Some acolytes of International law, however, make precisely that argument, contending that whatever the provisions of American jurisprudence; it must bend its knee to higher international authority. In their view, this is just the next step up from saying that state law gives way before contrary federal law. In that sense, they say, failing to acknowledge higher international authority renders the nonpayment of U.S. assessments “illegal.”

The argument that the U.S. Constitution is subordinate to international law, erroneous though it is, at least has the virtue of clarity. Either the U.N. Charter amends the U.S. Constitution to diminish congressional discretion over appropriations or it does not. If it does, then the utopian internationalists are right, and the U.S. is a global outlaw. If not, then the normal constitutional powers of Congress (and the president) are undiminished, and Congress can legitimately override any treaty provision it chooses. There is no escape from this logic.

Of course, the decision on whether and what amounts the U.S. should pay for U.N. matters, political though it may be, is not an excuse for obtaining benefits on the cheap.
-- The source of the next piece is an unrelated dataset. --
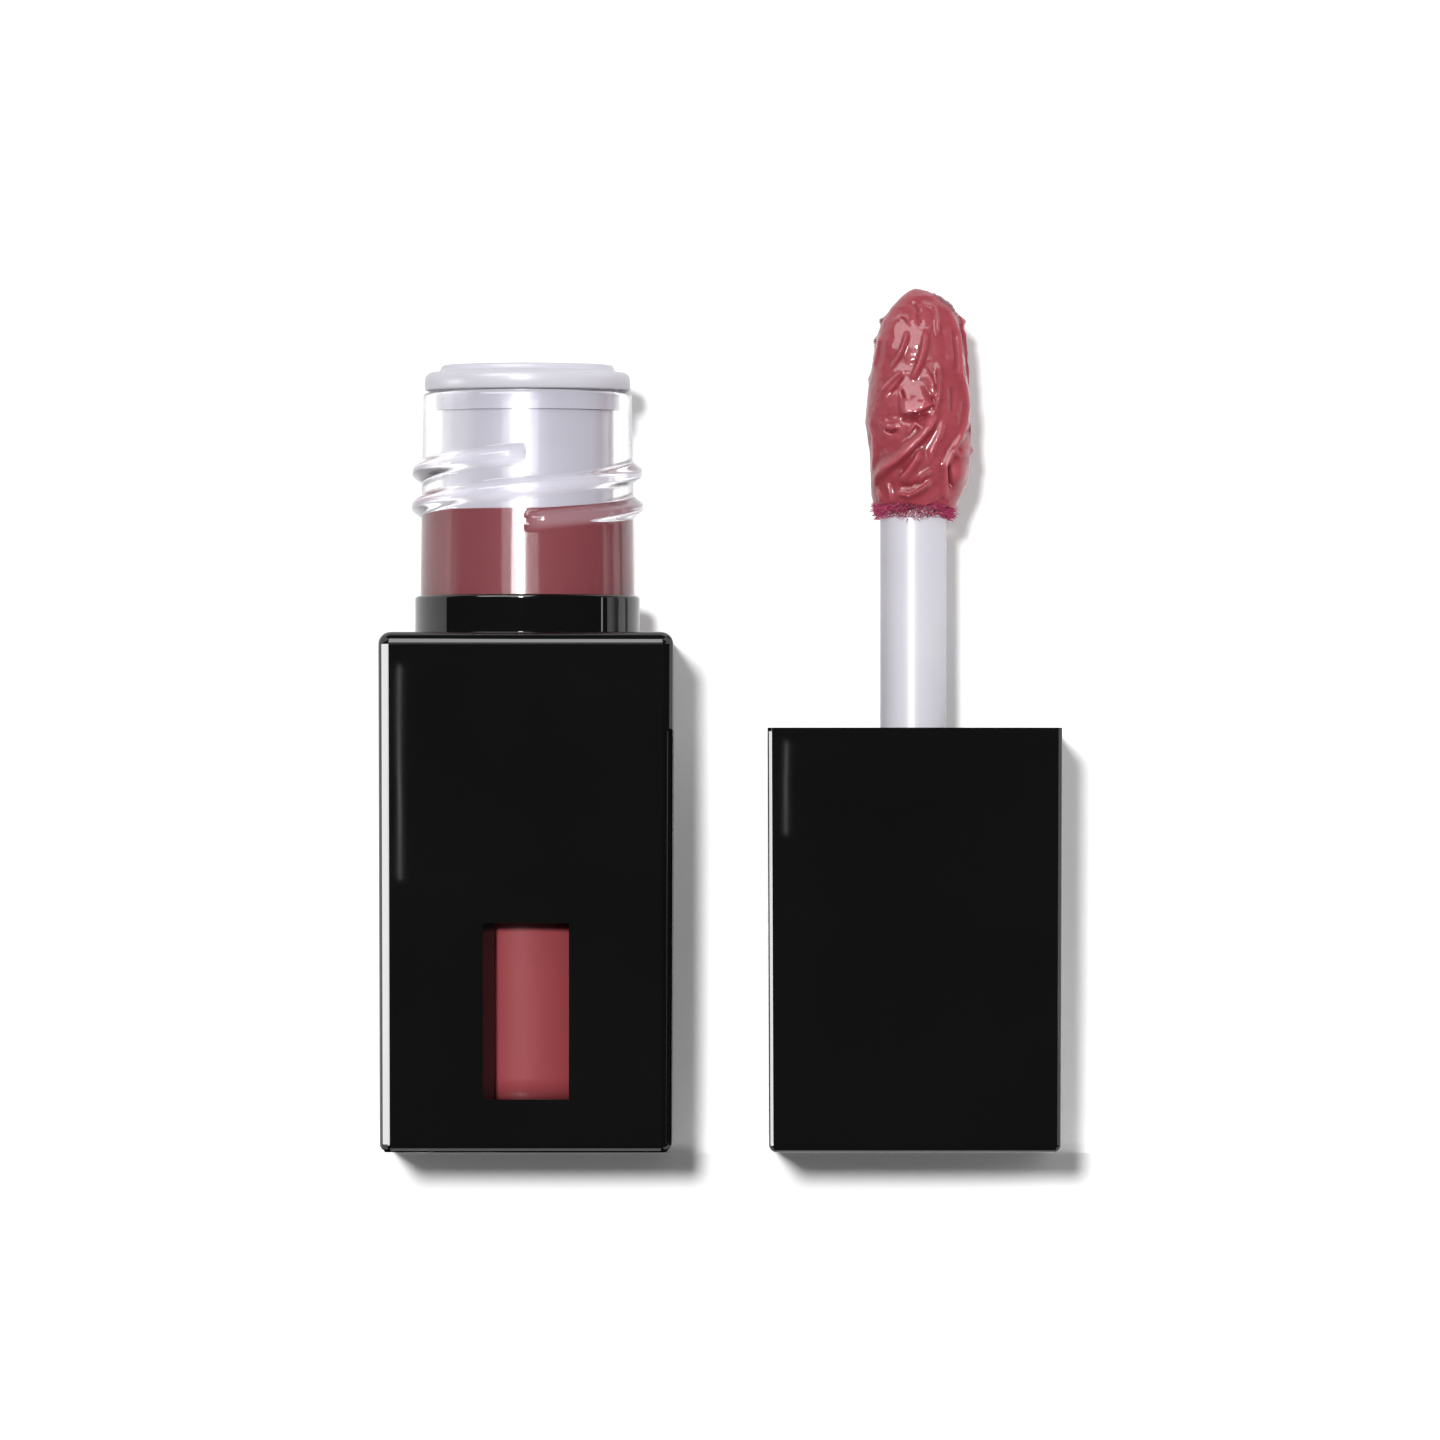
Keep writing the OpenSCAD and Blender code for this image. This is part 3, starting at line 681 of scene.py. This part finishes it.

It does not follow inevitably that because the U.S. is not legally obligated to pay, it should not pay. Instead, the correct conclusion is that the U.S. should meet its commitments when it is in its interests to do so and when others are meeting their obligations as well. It is precisely the dissatisfaction with the performance of other member governments and U.N. secretariats that has led to Congress's withholding of appropriations before – and which may well do so again.

Mr. Bolton, senior vice president of the American Enterprise Institute, was assistant secretary of state for international organization affairs in the Bush administration.

PROBLEM V

What do you see as the greatest need for the effectiveness of the international legal system today? Acceptance? Structure? Rule, scope and precision? Methodology? Essentiality? Commonality of values? Other?